Obama has called the use of chemical weapons a "red line," but the United States has not radically changed its approach to Syria in the days since an administration official announced that the chemical weapon sarin had been used on a small scale.

The United States doesn't yet know "how they were used, when they were used, who used them," Obama said, adding that "when I am making decisions about American national security and the potential for taking additional action in response to chemical weapons use, I have to make sure I have the facts."

On Tuesday, a spokesman for the Free Syrian Army said that the rebels had secured what they believe is an unexploded chemical weapon deployed by the regime in Idlib. The FSA will try to get the unexploded canister out of the country for testing, he said.

"If the Syrian regime doesn't want to allow the UN investigation team in, we will do all we can in order to present the evidence to the international community because we have the moral and national obligations to our people and our nation," Louay Almokdad said.

The violence in Syria continues unabated.

At least 13 people were killed in a blast in the Syrian capital Tuesday, the government said.

Syrian state-run TV described the blast in Damascus as a "terrorist explosion" that also injured 70 people.

But the rebel spokesman says he believes the attack was set up by the government to garner sympathy ahead of a U.N. meeting.

The blast apparently stemmed from a car bomb parked behind the old building of the Interior Ministry, the Syrian Observatory for Human Rights said.

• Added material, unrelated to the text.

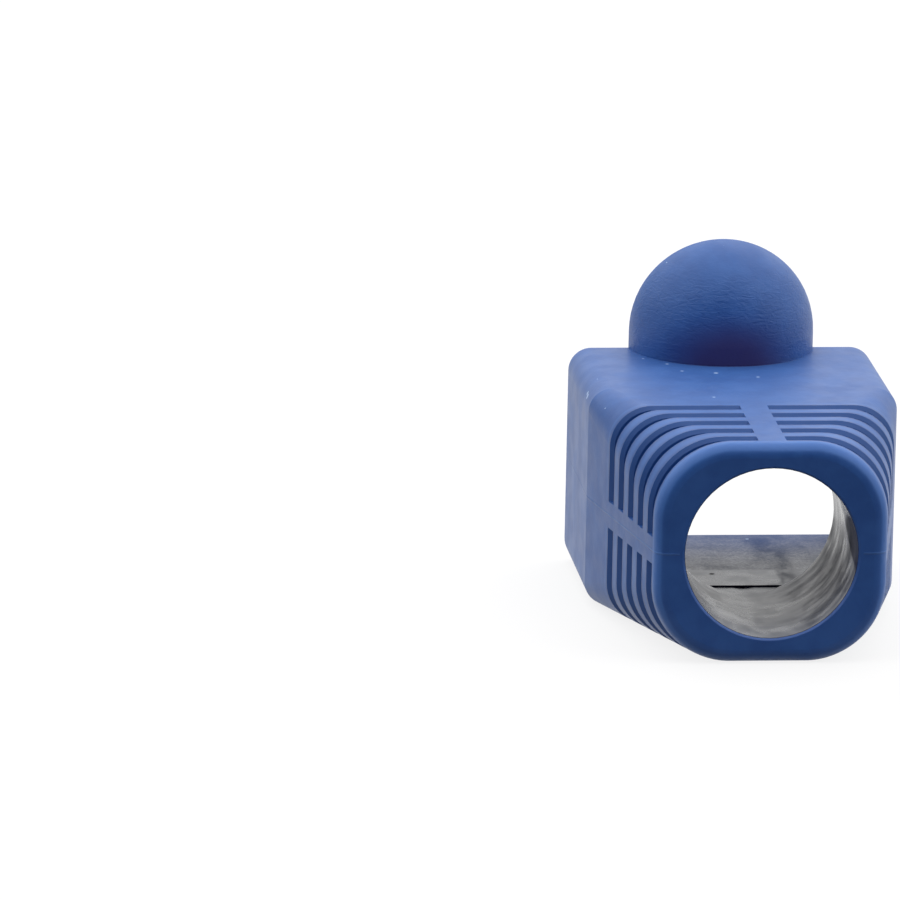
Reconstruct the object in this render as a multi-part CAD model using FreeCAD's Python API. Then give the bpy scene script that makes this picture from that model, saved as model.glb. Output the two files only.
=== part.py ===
import FreeCAD, Part
import os
from math import cos, radians, sin

Vector = FreeCAD.Vector

# A slip-on strain relief boot for a modular cable plug, moulded in one piece
# from soft vinyl. The cable runs along Y: it enters at the nose, at -Y, and the
# plug sits in the open mouth at +Y. The boot rests on its flat underside, with
# the round latch hood on top. The origin is the middle of the underside.
# All sizes are in millimetres.

# The plug that the boot slips over, and the room that it is given
plug_width = 11.68
plug_clearance = 0.09
plug_room_height = 8.2
plug_room_depth = 7.7

# Walls round the plug
side_wall = 1.42
floor_wall = 1.12
roof_wall = 1.18

# The cable and its bore through the nose, which widens where the cable is fed in
cable_diameter = 8.0
cable_clearance = 0.04
bore_length = 9.65
bore_lead_in = 0.32
bore_lead_in_length = 1.25
bore_lead_in_floor_rise = 0.03
bore_rim_chamfer = 0.1

# The narrower room between the plug and the bore, a small step above each of their floors
wire_room_shoulder = 1.2
wire_room_corner = 1.0
wire_room_step = 0.1

# The outside: a square part behind the mouth, then a taper down to the nose
length = 20.4
square_length = 9.05
square_corner = 1.1
mouth_edge_round = 0.35
nose_side_wall = 1.31
nose_floor_wall = 1.22
nose_roof_wall = 1.16
nose_corner = 3.85
nose_edge_round = 0.68

# The flex grooves, cut across the taper and stopped by four spines
groove_count = 5
groove_pitch = 1.55
groove_from_nose = 1.2
groove_width = 0.46
groove_depth = 0.55
groove_lip_chamfer = 0.17
top_spine_width = 1.3
side_spine_width = 1.26

# The hood over the plug's latch
hood_radius = 4.48
hood_post_height = 0.87
hood_edge_round = 0.35
hood_rim_wall = 1.18
hood_back_wall = 0.7
hood_foot_wall = 1.03

# The latch pocket inside the hood, which leans back where it passes the roof
pocket_spring_drop = 0.21
pocket_lean = 0.55
pocket_flat_at_roof = 3.0
pocket_flat_in_hood = 1.4

# How far a cutting solid runs past the face that it opens
run_past = 1.0

# Places closer than this are the same place
same_place = 1e-4

# Sizes that follow from those above
plug_room_width = plug_width + 2 * plug_clearance
body_width = plug_room_width + 2 * side_wall
body_height = floor_wall + plug_room_height + roof_wall
room_ceiling = floor_wall + plug_room_height
bore_radius = cable_diameter / 2 + cable_clearance
wire_room_width = plug_room_width - 2 * wire_room_shoulder
bore_height = nose_floor_wall + bore_radius
nose_width = 2 * (bore_radius + nose_side_wall)
nose_top = bore_height + bore_radius + nose_roof_wall
wire_room_floor = max(floor_wall, nose_floor_wall) + wire_room_step
nose_y = -length / 2
mouth_y = length / 2
crease_y = mouth_y - square_length
plug_room_y = mouth_y - plug_room_depth
bore_end_y = nose_y + bore_length
hood_centre_height = body_height + hood_post_height
pocket_radius = hood_radius - hood_rim_wall
pocket_spring_height = hood_centre_height - pocket_spring_drop
pocket_depth_in_hood = hood_radius - hood_foot_wall
pocket_depth_at_roof = pocket_depth_in_hood + pocket_lean


def chain(points_and_arcs):
    """A closed wire from lines between points, where a middle point makes an arc."""
    edges = []
    for start, middle, end in points_and_arcs:
        if middle is None:
            edges.append(Part.LineSegment(start, end).toShape())
        else:
            edges.append(Part.Arc(start, middle, end).toShape())
    return Part.Wire(edges)


def rounded_section(y, width, low, high, corner):
    """A rounded rectangle across the boot at y, from height low to height high."""
    side = width / 2
    corners = [
        (side - corner, high - corner, 0),
        (-side + corner, high - corner, 90),
        (-side + corner, low + corner, 180),
        (side - corner, low + corner, 270),
    ]

    def on_corner(index, turn):
        x, z, start = corners[index % 4]
        angle = radians(start + turn)
        return Vector(x + corner * cos(angle), y, z + corner * sin(angle))

    pieces = []
    for index in range(4):
        pieces.append((on_corner(index, 0), on_corner(index, 45), on_corner(index, 90)))
        pieces.append((on_corner(index, 90), None, on_corner(index + 1, 0)))
    return chain(pieces)


def pocket_outline(z, depth, flat):
    """The latch pocket from above at height z: open at the mouth, round each side of a flat back."""
    side = pocket_radius
    corner = side - flat / 2
    front = mouth_y + run_past
    back = mouth_y - depth
    bend = corner * (1 - sin(radians(45)))
    left_front = Vector(-side, front, z)
    left_bend = Vector(-side, back + corner, z)
    back_left = Vector(-side + corner, back, z)
    back_right = Vector(side - corner, back, z)
    right_bend = Vector(side, back + corner, z)
    right_front = Vector(side, front, z)
    return chain([
        (left_front, None, left_bend),
        (left_bend, Vector(-side + bend, back + bend, z), back_left),
        (back_left, None, back_right),
        (back_right, Vector(side - bend, back + bend, z), right_bend),
        (right_bend, None, right_front),
        (right_front, None, left_front),
    ])


def edges_on_plane(shape, y):
    """The edges of a shape that lie in the plane across the boot at y."""
    found = []
    for edge in shape.Edges:
        box = edge.BoundBox
        if abs(box.YMin - y) < same_place and abs(box.YMax - y) < same_place:
            found.append(edge)
    return found


def taper_size(y):
    """Width, top height and corner radius of the tapered outside at y."""
    share = (crease_y - y) / (crease_y - nose_y)
    width = body_width + share * (nose_width - body_width)
    top = body_height + share * (nose_top - body_height)
    corner = square_corner + share * (nose_corner - square_corner)
    return width, top, corner


def make_body():
    """The square part and the taper, solid, with rounded outer edges at both ends."""
    crease = rounded_section(crease_y, body_width, 0, body_height, square_corner)
    nose = rounded_section(nose_y, nose_width, 0, nose_top, nose_corner)
    square = Part.Face(crease).extrude(Vector(0, square_length, 0))
    taper = Part.makeLoft([nose, crease], True, True)
    body = square.fuse(taper).removeSplitter()
    body = body.makeFillet(mouth_edge_round, edges_on_plane(body, mouth_y))
    return body.makeFillet(nose_edge_round, edges_on_plane(body, nose_y))


def inset_taper(start, start_inset, end, end_inset):
    """A stretch of the tapered outside, drawn in all round by an inset at each end."""
    sections = []
    for y, inset in ((start, start_inset), (end, end_inset)):
        width, top, corner = taper_size(y)
        sections.append(
            rounded_section(y, width - 2 * inset, inset, top - inset, corner - inset)
        )
    return Part.makeLoft(sections, True, True)


def make_groove(y):
    """The ring cut by one flex groove at y, with chamfered lips, parted by the four spines."""
    start = y - groove_width / 2
    end = y + groove_width / 2
    lip = groove_lip_chamfer
    cores = [
        inset_taper(start - 2 * lip, -lip, start, lip),
        inset_taper(start, groove_depth, end, groove_depth),
        inset_taper(end, lip, end + 2 * lip, -lip),
    ]
    reach = Vector(body_width, groove_width + 4 * lip, 2 * body_height)
    corner = Vector(-reach.x / 2, start - 2 * lip, (body_height - reach.z) / 2)
    ring = Part.makeBox(reach.x, reach.y, reach.z, corner)
    upright_spines = Part.makeBox(
        top_spine_width, reach.y, reach.z, Vector(-top_spine_width / 2, corner.y, corner.z)
    )
    side_spines = Part.makeBox(
        reach.x,
        reach.y,
        side_spine_width,
        Vector(corner.x, corner.y, bore_height - side_spine_width / 2),
    )
    return ring.cut(cores + [upright_spines, side_spines])


def cut_grooves(body):
    """The body with its flex grooves."""
    places = [nose_y + groove_from_nose + index * groove_pitch for index in range(groove_count)]
    return body.cut([make_groove(y) for y in places])


def make_hood():
    """The latch hood: an upright half cylinder under a quarter ball, with a rounded rim at the mouth."""
    centre = Vector(0, mouth_y, hood_centre_height)
    foot = Vector(0, mouth_y, room_ceiling)
    up = Vector(0, 0, 1)
    half_ball = Part.makeSphere(hood_radius, centre, up, 0, 90, 360)
    post = Part.makeCylinder(hood_radius, hood_centre_height - room_ceiling, foot, up)

    inner = hood_radius - hood_edge_round
    rim_x = (inner**2 - hood_edge_round**2) ** 0.5
    edge_centre = centre + Vector(rim_x, -hood_edge_round, 0)
    to_edge = (edge_centre - centre).normalize()
    leaving = (to_edge + Vector(0, 1, 0)).normalize()
    ball_end = centre + to_edge * hood_radius
    outside = centre + to_edge * (hood_radius + run_past)
    behind = centre + Vector(0, -hood_radius - run_past, 0)
    corner = Vector(outside.x, behind.y, centre.z)
    edge_middle = edge_centre + leaving * hood_edge_round
    edge_end = edge_centre + Vector(0, hood_edge_round, 0)
    half = Part.Face(chain([
        (centre, None, behind),
        (behind, None, corner),
        (corner, None, outside),
        (outside, None, ball_end),
        (ball_end, edge_middle, edge_end),
        (edge_end, None, centre),
    ]))
    other_half = half.mirror(centre, Vector(1, 0, 0))
    upper_rim = half.revolve(centre, Vector(0, 1, 0), -180)
    lower_rims = [face.extrude(foot - centre) for face in (half, other_half)]
    rim_form = upper_rim.fuse(lower_rims)
    return half_ball.fuse(post).common(rim_form).removeSplitter()


def make_latch_pocket():
    """The hollow of the hood, down through the roof into the plug room."""
    roof_outline = pocket_outline(room_ceiling, pocket_depth_at_roof, pocket_flat_at_roof)
    hood_outline = pocket_outline(body_height, pocket_depth_in_hood, pocket_flat_in_hood)
    leaning_part = Part.makeLoft([roof_outline, hood_outline], True, True)
    rise = pocket_spring_height + pocket_radius - body_height
    upper = Part.Face(hood_outline).extrude(Vector(0, 0, rise))
    tunnel_back = mouth_y - hood_radius
    tunnel_length = hood_radius + run_past
    vault = Part.makeCylinder(
        pocket_radius,
        tunnel_length,
        Vector(0, tunnel_back, pocket_spring_height),
        Vector(0, 1, 0),
    )
    below_vault = Part.makeBox(
        2 * pocket_radius,
        tunnel_length,
        pocket_spring_height - body_height,
        Vector(-pocket_radius, tunnel_back, body_height),
    )
    ball_radius = hood_radius - hood_back_wall
    ball_centre = Vector(0, mouth_y, hood_centre_height)
    ball = Part.makeSphere(ball_radius, ball_centre)
    post = Part.makeCylinder(
        ball_radius,
        hood_centre_height - body_height,
        Vector(0, mouth_y, body_height),
        Vector(0, 0, 1),
    )
    end_form = ball.fuse(post)
    upper = upper.common(vault.fuse(below_vault)).common(end_form)
    return leaning_part.fuse(upper)


def make_rooms():
    """The plug room, the narrower wire room behind it, and the cable bore."""
    plug_room = Part.makeBox(
        plug_room_width,
        plug_room_depth + run_past,
        plug_room_height,
        Vector(-plug_room_width / 2, plug_room_y, floor_wall),
    )
    wire_room_outline = rounded_section(
        bore_end_y, wire_room_width, wire_room_floor, room_ceiling, wire_room_corner
    )
    wire_room = Part.Face(wire_room_outline).extrude(Vector(0, plug_room_y - bore_end_y, 0))
    bore = Part.makeCylinder(
        bore_radius,
        bore_length + run_past,
        Vector(0, nose_y - run_past, bore_height),
        Vector(0, 1, 0),
    )
    lead_in_y = bore_end_y - bore_lead_in_length
    cone = Part.makeCone(
        bore_radius,
        bore_radius + bore_lead_in,
        bore_lead_in_length,
        Vector(0, lead_in_y, bore_height),
        Vector(0, 1, 0),
    )
    above_floor = Part.makeBox(
        body_width,
        bore_lead_in_length,
        body_height,
        Vector(-body_width / 2, lead_in_y, nose_floor_wall + bore_lead_in_floor_rise),
    )
    return [plug_room, wire_room, bore, cone.common(above_floor)]


def bore_rim(boot):
    """The round edge of the bore on the nose's face."""
    found = []
    for edge in edges_on_plane(boot, nose_y):
        if isinstance(edge.Curve, Part.Circle):
            if abs(edge.Curve.Radius - bore_radius) < same_place:
                found.append(edge)
    return found


def make_boot():
    """The whole boot as one solid."""
    boot = cut_grooves(make_body()).fuse(make_hood())
    boot = boot.cut(make_rooms() + [make_latch_pocket()]).removeSplitter()
    return boot.makeChamfer(bore_rim_chamfer, bore_rim(boot))


os.makedirs("parts", exist_ok=True)
boot = make_boot()
print("boot:", len(boot.Solids), "solid,", "valid" if boot.isValid() else "not valid")
box = boot.optimalBoundingBox(True, False)
print("size %.2f x %.2f x %.2f mm" % (box.XLength, box.YLength, box.ZLength))
print("volume %.1f mm3" % boot.Volume)
boot.exportStep("parts/boot.step")
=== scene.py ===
from math import cos, radians, sin
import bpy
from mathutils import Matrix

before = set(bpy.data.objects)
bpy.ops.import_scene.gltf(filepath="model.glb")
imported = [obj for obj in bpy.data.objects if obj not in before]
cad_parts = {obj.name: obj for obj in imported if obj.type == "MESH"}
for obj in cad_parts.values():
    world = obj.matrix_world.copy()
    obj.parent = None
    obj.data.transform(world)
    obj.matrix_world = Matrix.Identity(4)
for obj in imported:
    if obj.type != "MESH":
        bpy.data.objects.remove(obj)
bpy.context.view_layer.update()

from types import SimpleNamespace

import bpy
from mathutils import Matrix, Vector

# The boot as model.glb holds it, before anything is added
MM = 0.001
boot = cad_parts["boot"]

# Places on the boot are in millimetres, from the middle of its underside. A pair named an edge
# is a soft step: where it starts, and where it is full.
MOUTH_Y = 10.2
NOSE_Y = -10.2
LIP_FINISH_Y = 10.17

# The bore and its widened inner end, each a little larger than the real hole
BORE_HEIGHT = 5.26
BORE_FINISH_RADIUS = 4.06
LEAD_IN_Y = -1.85
LEAD_IN_FINISH_RADIUS = 4.45
BORE_END_Y = -0.55
BORE_FINISH_END_Y = BORE_END_Y + 0.05

# The wire room and the plug room, taken as one box, a little larger than the real rooms
ROOM_START_Y = BORE_END_Y - 0.01
ROOM_MIDDLE_HEIGHT = 5.22
ROOM_HALF_HEIGHT = 4.14
ROOM_HALF_WIDTH = 5.97
PLUG_ROOM_EDGE = (2.1, 3.1)

# The hood and the latch pocket in it
HOOD_CENTRE_HEIGHT = 11.37
HOOD_FINISH_RADIUS = 4.52
POCKET_FLOOR = 9.2
POCKET_FINISH_RADIUS = 4.13

# The parting line, and the band round the nose's face, painted lighter as a highlight
NOSE_FACE_RADIUS = 4.3
PARTING_EDGE = (0.07, 0.01)
PARTING_TINT_END_Y = 0.0
NOSE_BAND_START = (0.05, 0.14)
NOSE_BAND_END = (0.8, 0.6)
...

The Syrian Observatory, which opposes President Bashar al-Assad's government, said the number of casualties is expected to rise because of the large number of injured people.

Members of the Syrian armed forces were among the injured, the group said.

But Louay Almokdad, a spokesman for the rebel Free Syrian Army, told CNN he believes the attack was staged by the government.

"The latest blasts are nothing but a farce staged by the Assad regime in order to beg for sympathy from the international community on the eve of the U.N. Security Council meeting to discuss the use of chemical weapons by the regime armed forces against our innocent civilians," he said.

He also said the rebel army was not involved in the explosion.

"Setting up car bombs in the capital or anywhere in the country is not a strategy that the FSA condones," Almokdad said. "We reject targeting any civilian area and risking the lives of our civilian population."

Tuesday's blast occurred a day after Syrian Prime Minister Wael al-Halqi survived a bombing targeting his motorcade in an upscale Damascus neighborhood, the government and opposition reported.

The Syrian Observatory said one of al-Halqi's escorts and five civilians were killed. Another escort and a driver were badly injured, the group said.

The state-run Syrian Arab News Agency reported casualties but did not elaborate.

No one immediately claimed responsibility for the Monday blast. But the rebel spokesman said he believes that attack was also set up by the government.

"Al-Halqi is a minor figure propped by the al-Assad regime, and he is not a strategic target to the FSA or anyone in the revolution. We actually feel sorry for the man who was appointed to be a prime minister," he said.

"Nothing ever changes when it comes to these sick and deadly tactics that the regime uses against its own people and even its own supporters. They don't mind sacrificing a dozen or two so they can look innocent in front of the world," Almokdad said.

The Syrian civil war has pitted al-Assad's forces against rebels seeking an end to four decades of Assad family rule.

The civil war has killed more than 70,000 people, mostly civilians, over the past two years.